For large BARs devices, MMIO mapping above 4G address space should be `enabled`
in the PCI configuration of the BIOS.

Some hardware vendors use a different name in BIOS, such as:

- Above 4G Decoding
- Memory Hole for PCI MMIO
- Memory Mapped I/O above 4GB

If one is using a GPU based on the Ampere architecture and later additionally
SR-IOV needs to be enabled for the `vGPU` use-case.

The following steps outline the workflow for using an NVIDIA GPU with Kata.
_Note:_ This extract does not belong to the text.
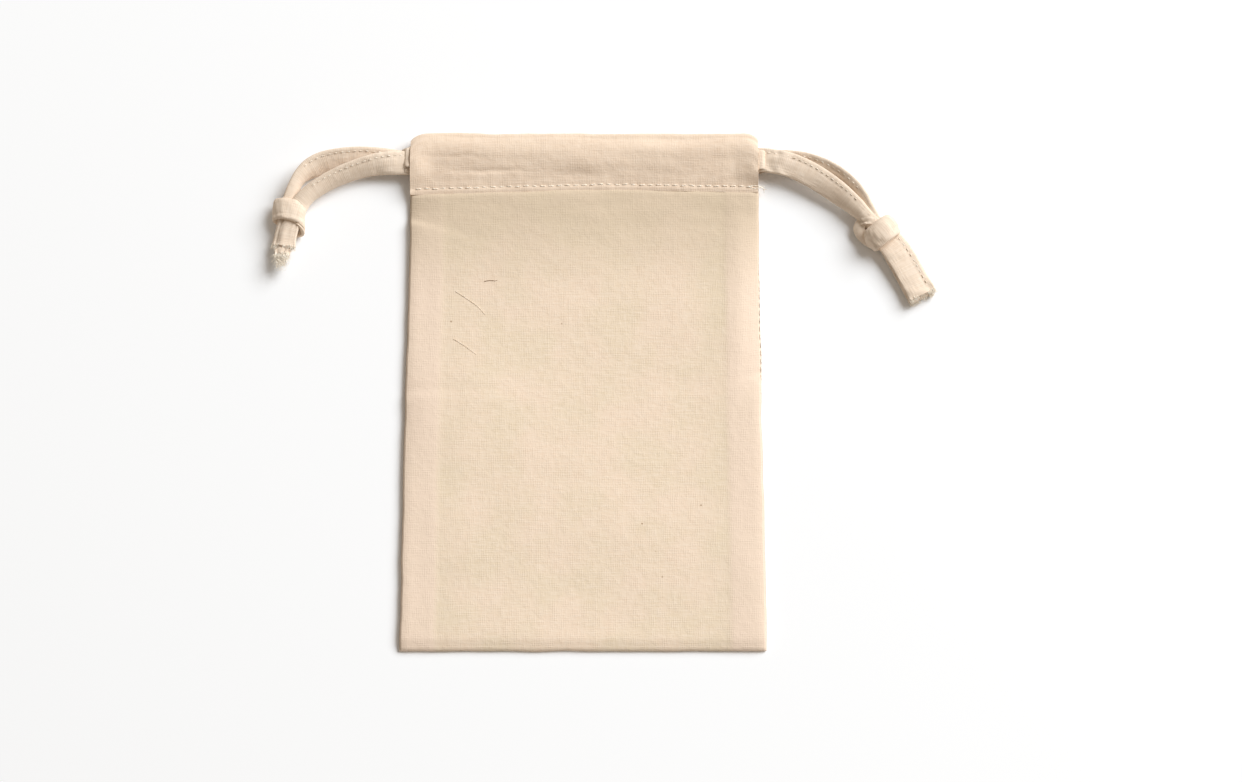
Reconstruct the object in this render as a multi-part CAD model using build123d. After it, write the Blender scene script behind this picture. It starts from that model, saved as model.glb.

## Host Kernel Requirements

The following configurations need to be enabled on your host kernel:

- `CONFIG_VFIO`
- `CONFIG_VFIO_IOMMU_TYPE1`
- `CONFIG_VFIO_MDEV`
- `CONFIG_VFIO_MDEV_DEVICE`
- `CONFIG_VFIO_PCI`

Your host kernel needs to be booted with `intel_iommu=on` on the kernel command
line.

## Install and configure Kata Containers

To use non-large BARs devices (for example, NVIDIA Tesla T4), you need Kata
version 1.3.0 or above. Follow the [Kata Containers setup
instructions](../install/README.md) to install the latest version of Kata.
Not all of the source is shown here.